REQUIREMENTS — Each line of the material below should be reproduced exactly.
_ _ _
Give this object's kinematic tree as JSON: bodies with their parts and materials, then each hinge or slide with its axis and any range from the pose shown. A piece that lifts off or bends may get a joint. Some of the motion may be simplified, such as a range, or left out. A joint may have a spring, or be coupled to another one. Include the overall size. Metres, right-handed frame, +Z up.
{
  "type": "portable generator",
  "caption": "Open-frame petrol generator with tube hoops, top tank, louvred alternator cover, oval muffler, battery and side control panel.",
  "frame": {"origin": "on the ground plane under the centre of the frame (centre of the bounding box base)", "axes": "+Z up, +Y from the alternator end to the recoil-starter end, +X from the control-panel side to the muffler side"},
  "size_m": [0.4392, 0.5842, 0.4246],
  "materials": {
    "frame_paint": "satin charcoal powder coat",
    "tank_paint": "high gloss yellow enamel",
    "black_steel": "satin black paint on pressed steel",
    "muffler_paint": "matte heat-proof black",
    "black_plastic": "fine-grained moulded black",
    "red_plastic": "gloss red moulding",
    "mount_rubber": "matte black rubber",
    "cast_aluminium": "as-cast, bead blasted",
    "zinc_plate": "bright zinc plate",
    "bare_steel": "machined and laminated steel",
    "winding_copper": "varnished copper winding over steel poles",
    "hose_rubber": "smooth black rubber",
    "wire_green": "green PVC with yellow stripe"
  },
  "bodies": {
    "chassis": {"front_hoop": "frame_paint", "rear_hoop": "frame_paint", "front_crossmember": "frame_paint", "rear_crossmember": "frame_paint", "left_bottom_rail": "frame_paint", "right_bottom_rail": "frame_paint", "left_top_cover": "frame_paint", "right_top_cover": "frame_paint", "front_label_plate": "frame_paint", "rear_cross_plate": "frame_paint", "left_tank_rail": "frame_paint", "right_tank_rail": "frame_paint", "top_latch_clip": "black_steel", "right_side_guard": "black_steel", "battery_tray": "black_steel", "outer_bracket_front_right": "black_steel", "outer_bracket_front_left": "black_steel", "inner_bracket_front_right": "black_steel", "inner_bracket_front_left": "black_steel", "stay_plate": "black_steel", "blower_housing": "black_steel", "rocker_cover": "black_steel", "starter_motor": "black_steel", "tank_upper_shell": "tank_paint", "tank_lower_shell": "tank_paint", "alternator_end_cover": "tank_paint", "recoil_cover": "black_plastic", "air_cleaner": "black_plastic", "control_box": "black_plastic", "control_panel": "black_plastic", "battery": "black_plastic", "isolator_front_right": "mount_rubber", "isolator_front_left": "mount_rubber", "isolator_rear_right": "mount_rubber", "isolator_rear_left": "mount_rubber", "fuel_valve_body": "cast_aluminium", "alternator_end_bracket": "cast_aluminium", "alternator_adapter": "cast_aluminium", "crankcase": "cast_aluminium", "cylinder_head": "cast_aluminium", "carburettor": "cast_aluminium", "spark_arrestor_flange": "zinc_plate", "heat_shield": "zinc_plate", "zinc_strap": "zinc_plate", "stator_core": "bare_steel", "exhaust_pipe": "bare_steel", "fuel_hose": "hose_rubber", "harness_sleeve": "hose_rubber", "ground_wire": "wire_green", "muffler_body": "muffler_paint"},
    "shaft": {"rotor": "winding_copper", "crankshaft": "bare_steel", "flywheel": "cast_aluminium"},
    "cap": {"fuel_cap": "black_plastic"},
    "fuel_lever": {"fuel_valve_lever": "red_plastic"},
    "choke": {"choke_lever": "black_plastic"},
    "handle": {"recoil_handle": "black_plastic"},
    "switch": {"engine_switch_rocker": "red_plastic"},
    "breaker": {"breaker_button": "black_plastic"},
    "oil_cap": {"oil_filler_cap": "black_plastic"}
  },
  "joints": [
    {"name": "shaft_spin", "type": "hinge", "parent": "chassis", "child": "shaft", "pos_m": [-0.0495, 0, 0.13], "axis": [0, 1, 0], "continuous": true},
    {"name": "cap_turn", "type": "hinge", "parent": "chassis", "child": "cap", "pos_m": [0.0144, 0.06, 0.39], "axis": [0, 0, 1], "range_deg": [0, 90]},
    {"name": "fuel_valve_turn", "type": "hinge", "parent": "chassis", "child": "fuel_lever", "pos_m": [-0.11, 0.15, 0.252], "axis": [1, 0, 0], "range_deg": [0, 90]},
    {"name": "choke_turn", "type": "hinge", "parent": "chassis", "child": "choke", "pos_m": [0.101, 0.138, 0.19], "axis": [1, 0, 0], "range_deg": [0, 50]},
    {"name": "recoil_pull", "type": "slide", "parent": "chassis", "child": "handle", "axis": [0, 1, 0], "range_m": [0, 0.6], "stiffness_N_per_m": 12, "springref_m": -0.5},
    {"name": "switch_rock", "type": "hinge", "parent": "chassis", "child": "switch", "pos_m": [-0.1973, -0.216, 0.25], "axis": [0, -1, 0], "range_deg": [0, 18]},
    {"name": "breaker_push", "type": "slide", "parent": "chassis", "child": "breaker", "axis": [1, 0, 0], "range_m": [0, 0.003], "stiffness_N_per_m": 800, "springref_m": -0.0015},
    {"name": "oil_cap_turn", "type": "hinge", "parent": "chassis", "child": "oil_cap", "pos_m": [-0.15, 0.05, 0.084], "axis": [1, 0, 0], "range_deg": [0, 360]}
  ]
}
_ _ _
EXPECTED OUTPUT —
Give this object's kinematic tree as JSON: bodies with their parts and materials, then each hinge or slide with its axis and any range from the pose shown. A piece that lifts off or bends may get a joint. Some of the motion may be simplified, such as a range, or left out. A joint may have a spring, or be coupled to another one. Include the overall size. Metres, right-handed frame, +Z up.
{
  "type": "portable generator",
  "caption": "Open-frame petrol generator with tube hoops, top tank, louvred alternator cover, oval muffler, battery and side control panel.",
  "frame": {"origin": "on the ground plane under the centre of the frame (centre of the bounding box base)", "axes": "+Z up, +Y from the alternator end to the recoil-starter end, +X from the control-panel side to the muffler side"},
  "size_m": [0.4392, 0.5842, 0.4246],
  "materials": {
    "frame_paint": "satin charcoal powder coat",
    "tank_paint": "high gloss yellow enamel",
    "black_steel": "satin black paint on pressed steel",
    "muffler_paint": "matte heat-proof black",
    "black_plastic": "fine-grained moulded black",
    "red_plastic": "gloss red moulding",
    "mount_rubber": "matte black rubber",
    "cast_aluminium": "as-cast, bead blasted",
    "zinc_plate": "bright zinc plate",
    "bare_steel": "machined and laminated steel",
    "winding_copper": "varnished copper winding over steel poles",
    "hose_rubber": "smooth black rubber",
    "wire_green": "green PVC with yellow stripe"
  },
  "bodies": {
    "chassis": {"front_hoop": "frame_paint", "rear_hoop": "frame_paint", "front_crossmember": "frame_paint", "rear_crossmember": "frame_paint", "left_bottom_rail": "frame_paint", "right_bottom_rail": "frame_paint", "left_top_cover": "frame_paint", "right_top_cover": "frame_paint", "front_label_plate": "frame_paint", "rear_cross_plate": "frame_paint", "left_tank_rail": "frame_paint", "right_tank_rail": "frame_paint", "top_latch_clip": "black_steel", "right_side_guard": "black_steel", "battery_tray": "black_steel", "outer_bracket_front_right": "black_steel", "outer_bracket_front_left": "black_steel", "inner_bracket_front_right": "black_steel", "inner_bracket_front_left": "black_steel", "stay_plate": "black_steel", "blower_housing": "black_steel", "rocker_cover": "black_steel", "starter_motor": "black_steel", "tank_upper_shell": "tank_paint", "tank_lower_shell": "tank_paint", "alternator_end_cover": "tank_paint", "recoil_cover": "black_plastic", "air_cleaner": "black_plastic", "control_box": "black_plastic", "control_panel": "black_plastic", "battery": "black_plastic", "isolator_front_right": "mount_rubber", "isolator_front_left": "mount_rubber", "isolator_rear_right": "mount_rubber", "isolator_rear_left": "mount_rubber", "fuel_valve_body": "cast_aluminium", "alternator_end_bracket": "cast_aluminium", "alternator_adapter": "cast_aluminium", "crankcase": "cast_aluminium", "cylinder_head": "cast_aluminium", "carburettor": "cast_aluminium", "spark_arrestor_flange": "zinc_plate", "heat_shield": "zinc_plate", "zinc_strap": "zinc_plate", "stator_core": "bare_steel", "exhaust_pipe": "bare_steel", "fuel_hose": "hose_rubber", "harness_sleeve": "hose_rubber", "ground_wire": "wire_green", "muffler_body": "muffler_paint"},
    "shaft": {"rotor": "winding_copper", "crankshaft": "bare_steel", "flywheel": "cast_aluminium"},
    "cap": {"fuel_cap": "black_plastic"},
    "fuel_lever": {"fuel_valve_lever": "red_plastic"},
    "choke": {"choke_lever": "black_plastic"},
    "handle": {"recoil_handle": "black_plastic"},
    "switch": {"engine_switch_rocker": "red_plastic"},
    "breaker": {"breaker_button": "black_plastic"},
    "oil_cap": {"oil_filler_cap": "black_plastic"}
  },
  "joints": [
    {"name": "shaft_spin", "type": "hinge", "parent": "chassis", "child": "shaft", "pos_m": [-0.0495, 0, 0.13], "axis": [0, 1, 0], "continuous": true},
    {"name": "cap_turn", "type": "hinge", "parent": "chassis", "child": "cap", "pos_m": [0.0144, 0.06, 0.39], "axis": [0, 0, 1], "range_deg": [0, 90]},
    {"name": "fuel_valve_turn", "type": "hinge", "parent": "chassis", "child": "fuel_lever", "pos_m": [-0.11, 0.15, 0.252], "axis": [1, 0, 0], "range_deg": [0, 90]},
    {"name": "choke_turn", "type": "hinge", "parent": "chassis", "child": "choke", "pos_m": [0.101, 0.138, 0.19], "axis": [1, 0, 0], "range_deg": [0, 50]},
    {"name": "recoil_pull", "type": "slide", "parent": "chassis", "child": "handle", "axis": [0, 1, 0], "range_m": [0, 0.6], "stiffness_N_per_m": 12, "springref_m": -0.5},
    {"name": "switch_rock", "type": "hinge", "parent": "chassis", "child": "switch", "pos_m": [-0.1973, -0.216, 0.25], "axis": [0, -1, 0], "range_deg": [0, 18]},
    {"name": "breaker_push", "type": "slide", "parent": "chassis", "child": "breaker", "axis": [1, 0, 0], "range_m": [0, 0.003], "stiffness_N_per_m": 800, "springref_m": -0.0015},
    {"name": "oil_cap_turn", "type": "hinge", "parent": "chassis", "child": "oil_cap", "pos_m": [-0.15, 0.05, 0.084], "axis": [1, 0, 0], "range_deg": [0, 360]}
  ]
}